Jahn-Realschüler besuchen Krakau und Auschwitz


Lübbecke (WB). Berlin oder München, London oder Amsterdam, vielleicht auch - etwas gewagter - Mallorca sind die üblichen Antworten von Schülern, wenn der Lehrer eines Morgens fragt: »Und wohin wollt ihr in Klasse 10 eure Abschlussfahrt machen?« Die Klasse 10 d der Jahn-Realschule mochte es aber ganz anders. Die jungen Leute entschieden sich für Krakau, die »heimliche Hauptstadt« Polens.
Und so entwickelte die Klasse mit ihren Lehrern Renate Kabermann und Andreas Flender ein Programm für fünf Tage, das abwechslungsreich und unterhaltsam war, aber auch sehr zum Nachdenken anregte. Neben der Stadt Krakau, dem Salzbergwerk von Wieliczka und dem Ferienort Zakopane in der etwa 100 Kilometer südlich gelegenen Hohen Tatra standen auch Besuche im ehemaligen Konzentrationslager Auschwitz (75 Kilometer westlich) und im einstigen jüdischen Ghetto von Krakau auf dem Programm. Eine gründliche Vorbereitung im Rahmen des Religions- und Geschichtsunterrichtes hatte die jungen Leute auf den schweren Gang durch das ehemalige Lager Auschwitz I und auf den Weg über die berüchtigte Rampe in Auschwitz II-Birkenau vorbereitet.

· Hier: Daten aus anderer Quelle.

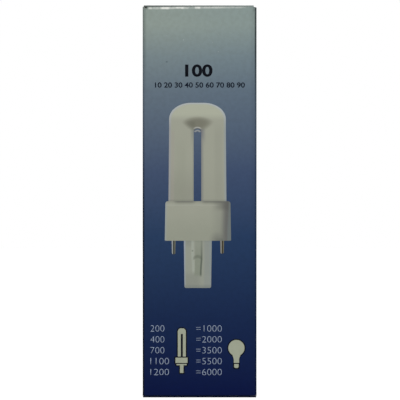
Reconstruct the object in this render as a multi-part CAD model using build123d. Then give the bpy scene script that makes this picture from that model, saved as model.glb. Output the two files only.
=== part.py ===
from build123d import *
from math import asin, cos, degrees, radians, sin, sqrt
import os

# A tall card carton with a tuck-in lid at each end, and the twin-tube lamp that it holds.
# Millimetres. The origin is the centre of the bottom, +Z is up, and the front panel faces -Y.
# The top lid is creased to the back panel and tucks behind the front panel. The bottom lid is
# the same piece turned round: creased to the front panel, tucked inside the back panel.

# Glass tube of the lamp
tube_diameter = 12.0
tube_gap = 4.0  # slot between the two legs
tube_height = 66.0  # above the base
socket_depth = 6.0  # how far each leg sits in the base
socket_clearance = 0.1

# Plastic base of the lamp, with its centre post
base_wall = 2.0  # beyond the tubes or pins, whichever are wider
base_cheek = 2.25  # in front of and behind the tubes
base_height = 19.0
base_corner_radius = 5.0
base_shoulder_radius = 1.2
base_foot_bevel = 0.4
collar_height = 2.5  # set-in band round the sockets
collar_step = 0.5
collar_bevel = 0.5
post_width = 13.4
post_depth = 8.5
post_length = 22.7
post_corner_radius = 1.2
post_end_bevel = 1.0
rib_width = 3.8
rib_height = 0.4
rib_length = 17.2
latch_drop = 7.4  # from the base down to the latch notch in each side of the post
latch_height = 1.5
latch_depth = 0.7

# Contact pins
pin_diameter = 2.35
pin_spacing = 23.0
pin_length = 6.8  # below the base
pin_seat_depth = 4.0
pin_clearance = 0.05
pin_tip_radius = 0.7

# Card and its creases
card = 0.45
crease_inner_radius = 0.15
layer_gap = 0.1  # between layers that lie on each other

# Room round the lamp, which sets the carton's size
side_room = 1.05
depth_room = 1.8
head_room = 10.8

# Lids
tuck_depth = 10.0
tuck_gap = 0.15  # from the tuck to the panel that it slides behind
tuck_side_room = 0.2
tuck_corner_radius = 5.0
top_lid_left_gap = 0.35
top_lid_right_gap = 0.9
bottom_lid_side_gap = 0.1

# Dust flaps
post_bearing = 2.2  # how much of each bottom flap lies under the post
flap_tuck_gap = 0.3  # from the flap to the tuck in front of it
flap_hinge_gap = 0.4  # from the flap to the panel that the lid is creased to
flap_shoulder = 4.0  # straight stretch of the flap's edge on the tuck side
flap_taper = 2.2
flap_corner_cut = 4.0
flap_corner_radius = 1.0
crease_relief = 0.25  # side panels stop this far short of the flap's fold, beside it

# Glue seam, inside the left panel at its rear edge
glue_flap_width = 11.0
glue_flap_bevel = 3.0
glue_flap_end_gap = 2.0
seam_setback = 0.1  # from the left panel's raw edge to the start of the glue flap's crease

# Top edge of the front panel
notch_inset = 0.35
notch_width = 1.1
notch_depth = 0.5
worn_corner_width = 0.9
worn_corner_drop = 0.3

# Worked out from the values above
tube_radius = tube_diameter / 2
tube_pitch = tube_diameter + tube_gap
pin_radius = pin_diameter / 2
base_width = max(tube_pitch + tube_diameter, pin_spacing + pin_diameter) + 2 * base_wall
base_depth = tube_diameter + 2 * base_cheek

crease_outer_radius = crease_inner_radius + card
flap_stack = 2 * card + layer_gap  # a lid and the dust flaps against it
width = base_width + 2 * side_room + 2 * card
depth = base_depth + 2 * depth_room + 2 * card
lamp_bottom = flap_stack
base_bottom = lamp_bottom + post_length
base_top = base_bottom + base_height
tube_top = base_top + tube_height
height = tube_top + head_room + flap_stack

front = -depth / 2
back = depth / 2
lid_underside = height - card
hinge_y = back - card / 2
hinge_z = height - card / 2

flap_top = lid_underside - layer_gap
flap_fold_x = width / 2 - crease_outer_radius  # centre of the flap's bend
flap_fold_z = flap_top - crease_outer_radius
flap_tuck_side = front + 2 * card + tuck_gap + flap_tuck_gap
flap_hinge_side = back - card - flap_hinge_gap


def turned_to_bottom(shape):
    """Turn a piece of the top end round onto the bottom end, back to front."""
    middle = Pos(0, 0, height / 2)
    return middle * Rot(180, 0, 0) * middle.inverse() * shape


def block(x_range, y_range, z_range):
    """A block between two values on each axis."""
    sizes = [high - low for low, high in (x_range, y_range, z_range)]
    centre = [(low + high) / 2 for low, high in (x_range, y_range, z_range)]
    return Pos(*centre) * Box(*sizes)


def lamp_tube():
    """Two glass legs joined by a cross tube with rounded shoulders, blown as one."""
    cross_z = tube_top - tube_radius
    leg_bottom = base_top - socket_depth
    leg_length = cross_z - leg_bottom
    tube = Pos(0, 0, cross_z) * Rot(0, 90, 0) * Cylinder(tube_radius, tube_pitch)
    for side in (-1, 1):
        x = side * tube_pitch / 2
        tube += Pos(x, 0, leg_bottom + leg_length / 2) * Cylinder(tube_radius, leg_length)
        tube += Pos(x, 0, cross_z) * Sphere(tube_radius)
    return tube


def base_housing():
    """The moulded block that holds the tubes: round shoulder, bevelled foot, set-in collar on top."""
    plan = RectangleRounded(base_width, base_depth, base_corner_radius)
    body = extrude(Pos(0, 0, base_bottom) * plan, base_height - collar_height)
    body = fillet(body.faces().sort_by(Axis.Z)[-1].edges(), base_shoulder_radius)
    body = chamfer(body.faces().sort_by(Axis.Z)[0].edges(), base_foot_bevel)
    collar_length = collar_height + base_shoulder_radius
    collar = extrude(Pos(0, 0, base_top - collar_length) * offset(plan, -collar_step), collar_length)
    return body + chamfer(collar.faces().sort_by(Axis.Z)[-1].edges(), collar_bevel)


def centre_post():
    """The post between the pins: bevelled end, a rib on its wide faces, a latch notch in each side."""
    post_plan = RectangleRounded(post_width, post_depth, post_corner_radius)
    post = extrude(Pos(0, 0, lamp_bottom) * post_plan, post_length)
    post = chamfer(post.faces().sort_by(Axis.Z)[0].edges(), post_end_bevel)
    rib_depth = post_depth + 2 * rib_height
    post += Pos(0, 0, base_bottom - rib_length / 2) * Box(rib_width, rib_depth, rib_length)
    notch_z = base_bottom - latch_drop - latch_height / 2
    for side in (-1, 1):
        notch_x = side * (post_width / 2 - latch_depth / 2)
        post -= Pos(notch_x, 0, notch_z) * Box(latch_depth, post_depth, latch_height)
    return post


def lamp_base():
    """Base and post moulded as one, with sockets for the tube legs and holes for the pins."""
    base = base_housing() + centre_post()
    for side in (-1, 1):
        socket = Cylinder(tube_radius + socket_clearance, socket_depth)
        base -= Pos(side * tube_pitch / 2, 0, base_top - socket_depth / 2) * socket
        pin_hole = Cylinder(pin_radius + pin_clearance, pin_seat_depth)
        base -= Pos(side * pin_spacing / 2, 0, base_bottom + pin_seat_depth / 2) * pin_hole
    return base


def contact_pin(side):
    """A round-tipped pin, seated in the base beside the post."""
    total = pin_length + pin_seat_depth
    pin = Cylinder(pin_radius, total)
    pin = fillet(pin.faces().sort_by(Axis.Z)[0].edges(), pin_tip_radius)
    return Pos(side * pin_spacing / 2, 0, base_bottom + pin_seat_depth - total / 2) * pin


def wall_section():
    """Section of the four panels, with the left panel's raw edge where the glue flap's crease starts."""
    section = RectangleRounded(width, depth, crease_outer_radius)
    section -= RectangleRounded(width - 2 * card, depth - 2 * card, crease_inner_radius)
    crease_end = -width / 2 + card + crease_outer_radius
    crease_start = back - crease_outer_radius
    raw_edge = crease_start - seam_setback
    corner = Rectangle(crease_end + width / 2, back - raw_edge, align=(Align.MIN, Align.MIN))
    section -= Pos(-width / 2, raw_edge) * corner
    crease = Circle(crease_outer_radius) - Circle(crease_inner_radius)
    quarter = Rectangle(crease_outer_radius, crease_outer_radius, align=(Align.MAX, Align.MIN))
    return section + Pos(crease_end, crease_start) * (crease & quarter)


def glue_flap():
    """Flap with bevelled ends, creased from the back panel and glued inside the left panel."""
    root = back - crease_outer_radius
    low = flap_stack + glue_flap_end_gap
    high = height - flap_stack - glue_flap_end_gap
    corners = [
        (root, low),
        (root - glue_flap_width, low + glue_flap_bevel),
        (root - glue_flap_width, high - glue_flap_bevel),
        (root, high),
    ]
    outline = Plane.YZ * make_face(Polyline(*corners, close=True).edges())
    return Pos(-width / 2 + card, 0, 0) * extrude(outline, card, dir=(1, 0, 0))


def dust_flap():
    """Right dust flap of the top end: folded in from the side panel, under the lid."""
    free_end = post_width / 2 - post_bearing
    bend = Circle(crease_outer_radius) - Circle(crease_inner_radius)
    bend &= Rectangle(crease_outer_radius, crease_outer_radius, align=(Align.MIN, Align.MIN))
    strip = Rectangle(flap_fold_x - free_end, card, align=(Align.MAX, Align.MIN))
    profile = Pos(flap_fold_x, flap_fold_z) * (bend + Pos(0, crease_inner_radius) * strip)
    sheet = extrude(Plane.XZ * profile, depth / 2, both=True)
    corners = [
        (width / 2, flap_tuck_side),
        (width / 2 - flap_shoulder, flap_tuck_side),
        (free_end, flap_tuck_side + flap_taper),
        (free_end, flap_hinge_side - flap_corner_cut),
        (free_end + flap_corner_cut, flap_hinge_side),
        (width / 2, flap_hinge_side),
    ]
    plan = make_face(Polyline(*corners, close=True).edges())
    free_corners = plan.vertices().sort_by(Axis.X)[:2]
    plan = fillet(free_corners, flap_corner_radius)
    return sheet & extrude(Pos(0, 0, flap_fold_z) * plan, crease_outer_radius)


def end_cuts():
    """What comes off the four walls at the top end, where the flaps and the lid fold."""
    side_panel = (front + crease_outer_radius, back - crease_outer_radius)
    cuts = [block((-width / 2, width / 2), (front + card, back), (flap_top, height))]
    for side in (-1, 1):
        x_range = sorted((side * flap_fold_x, side * width / 2))
        cuts.append(block(x_range, (flap_tuck_side, flap_hinge_side), (flap_fold_z, height)))
        cuts.append(block(x_range, side_panel, (flap_top - crease_relief, height)))
    return cuts


def front_edge_cuts():
    """The small relief at the front panel's top left corner, and the worn right corner."""
    notch_left = -width / 2 + notch_inset
    notch = block(
        (notch_left, notch_left + notch_width),
        (front, front + crease_outer_radius),
        (lid_underside - notch_depth, height),
    )
    worn_corner = [
        (width / 2 - worn_corner_width, lid_underside),
        (width / 2, lid_underside - worn_corner_drop),
        (width / 2, lid_underside),
    ]
    slope = Plane.XZ.offset(-front) * make_face(Polyline(*worn_corner, close=True).edges())
    return [notch, extrude(slope, crease_outer_radius, dir=(0, 1, 0))]


def carton_sleeve():
    """The four panels, glue flap and four dust flaps, folded from one blank."""
    sleeve = extrude(wall_section(), height)
    for cut in end_cuts():
        sleeve -= cut
        sleeve -= turned_to_bottom(cut)
    sleeve -= block((-width, width), (front, front + crease_outer_radius), (lid_underside, height))
    for cut in front_edge_cuts():
        sleeve -= cut
    for flap in (dust_flap(), mirror(dust_flap(), Plane.YZ)):
        sleeve += flap
        sleeve += turned_to_bottom(flap)
    return sleeve + glue_flap()


def lid_profile():
    """Side view of a lid: rounded knuckle at the crease, flat panel, bend, and a bowed tuck.

    The tuck is bowed about the crease that the lid turns on, so it slides past the panel in
    front of it at an even gap.
    """
    middle_radius = hinge_y - front - card - tuck_gap - card / 2
    bend_radius = crease_inner_radius + card / 2
    centre_distance = middle_radius - bend_radius
    bend_y = hinge_y - sqrt(centre_distance**2 - bend_radius**2)
    bend_z = hinge_z - bend_radius
    start_angle = degrees(asin(bend_radius / centre_distance))
    tuck_angle = degrees(asin(tuck_depth / middle_radius)) - start_angle
    with BuildLine() as outline:
        for reach in (-card / 2, card / 2):
            Line((hinge_y, hinge_z + reach), (bend_y, hinge_z + reach))
            CenterArc((bend_y, bend_z), bend_radius + reach, 90, 90 + start_angle)
            CenterArc((hinge_y, hinge_z), middle_radius + reach, 180 + start_angle, tuck_angle)
        tip_angle = radians(180 + start_angle + tuck_angle)
        tip = [
            (hinge_y + radius * cos(tip_angle), hinge_z + radius * sin(tip_angle))
            for radius in (middle_radius - card / 2, middle_radius + card / 2)
        ]
        Line(*tip)
        CenterArc((hinge_y, hinge_z), card / 2, -90, 180)
    return make_face(outline.edges())


def lid(left_gap, right_gap):
    """Top lid with its tuck, creased from one sheet."""
    left = -width / 2 + left_gap
    right = width / 2 - right_gap
    sheet = extrude(Plane.YZ * lid_profile(), width / 2, both=True)
    tip_z = sheet.bounding_box().min.Z
    tuck_half_width = width / 2 - 2 * card - tuck_side_room
    panel = Pos(left, lid_underside) * Rectangle(right - left, card, align=(Align.MIN, Align.MIN))
    tuck = Rectangle(2 * tuck_half_width, height - tip_z, align=(Align.CENTER, Align.MIN))
    tuck = fillet(tuck.vertices().group_by(Axis.Y)[0], tuck_corner_radius)
    outline = panel + Pos(0, tip_z) * tuck
    return sheet & extrude(Plane.XZ * outline, depth, both=True)


parts = {
    "carton_sleeve": carton_sleeve(),
    "top_lid": lid(top_lid_left_gap, top_lid_right_gap),
    "bottom_lid": turned_to_bottom(lid(bottom_lid_side_gap, bottom_lid_side_gap)),
    "lamp_tube": lamp_tube(),
    "lamp_base": lamp_base(),
    "contact_pin_left": contact_pin(-1),
    "contact_pin_right": contact_pin(1),
}

os.makedirs("parts", exist_ok=True)
for name, solid in parts.items():
    export_step(solid, f"parts/{name}.step")
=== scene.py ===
"""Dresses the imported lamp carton: its printed card, the lamp picture and the plain numbers on its
panels, and the glass, plastic and brass of the lamp inside. Lengths are in millimetres up to the
point where Blender takes them."""

import math

import bpy
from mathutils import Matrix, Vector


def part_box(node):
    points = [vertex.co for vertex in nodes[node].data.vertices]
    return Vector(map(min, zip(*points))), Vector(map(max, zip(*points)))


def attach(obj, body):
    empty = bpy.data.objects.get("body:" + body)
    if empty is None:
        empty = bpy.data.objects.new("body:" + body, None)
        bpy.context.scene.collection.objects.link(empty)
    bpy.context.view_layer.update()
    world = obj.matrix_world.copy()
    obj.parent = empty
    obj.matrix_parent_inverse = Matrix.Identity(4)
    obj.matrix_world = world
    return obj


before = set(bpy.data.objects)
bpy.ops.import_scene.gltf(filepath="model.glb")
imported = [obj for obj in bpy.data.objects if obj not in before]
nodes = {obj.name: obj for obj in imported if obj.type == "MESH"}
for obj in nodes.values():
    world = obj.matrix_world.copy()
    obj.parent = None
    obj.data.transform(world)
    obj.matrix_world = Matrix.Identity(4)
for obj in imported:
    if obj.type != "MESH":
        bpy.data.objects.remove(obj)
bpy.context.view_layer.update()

MM = 0.001
sleeve_low, sleeve_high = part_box("carton_sleeve")
HALF_WIDTH = sleeve_high.x / MM
FRONT = sleeve_low.y / MM
BACK = sleeve_high.y / MM
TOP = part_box("top_lid")[1].z / MM
MIDDLE_Z = TOP / 2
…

Im Krakauer Stadtteil Kazimierz erinnern mehrere Synagogen und Friedhöfe an die rund 500-jährige jüdische Geschichte der Stadt. Vor 1939 lebten dort 75 000 Juden, heute kaum mehr als 100. Der Regisseur Steven Spielberg drehte seinen Film »Schindlers Liste« an Originalschauplätzen. In guter Kenntnis des Films besuchten die Realschüler die Überreste des einstigen Ghettos und die berühmte Apotheke des Polen Tadeusz Pankiewicz, der zahlreichen Juden das Leben rettete und zur Flucht verhalf. Der deutsche Fabrikant Oskar Schindler (gestorben 1974) hatte zwischen 1943 und 1945 mehr als 1200 Juden das Leben gerettet, indem er ihnen scheinbar kriegswichtige Arbeit verschaffte und zudem nationalsozialistische Funktionäre bestach. Aufmerksam besuchten die Lübbecker Gäste die heute leerstehende Fabrik und trugen sich an Oskar Schindlers Schreibtisch ins Gästebuch ein.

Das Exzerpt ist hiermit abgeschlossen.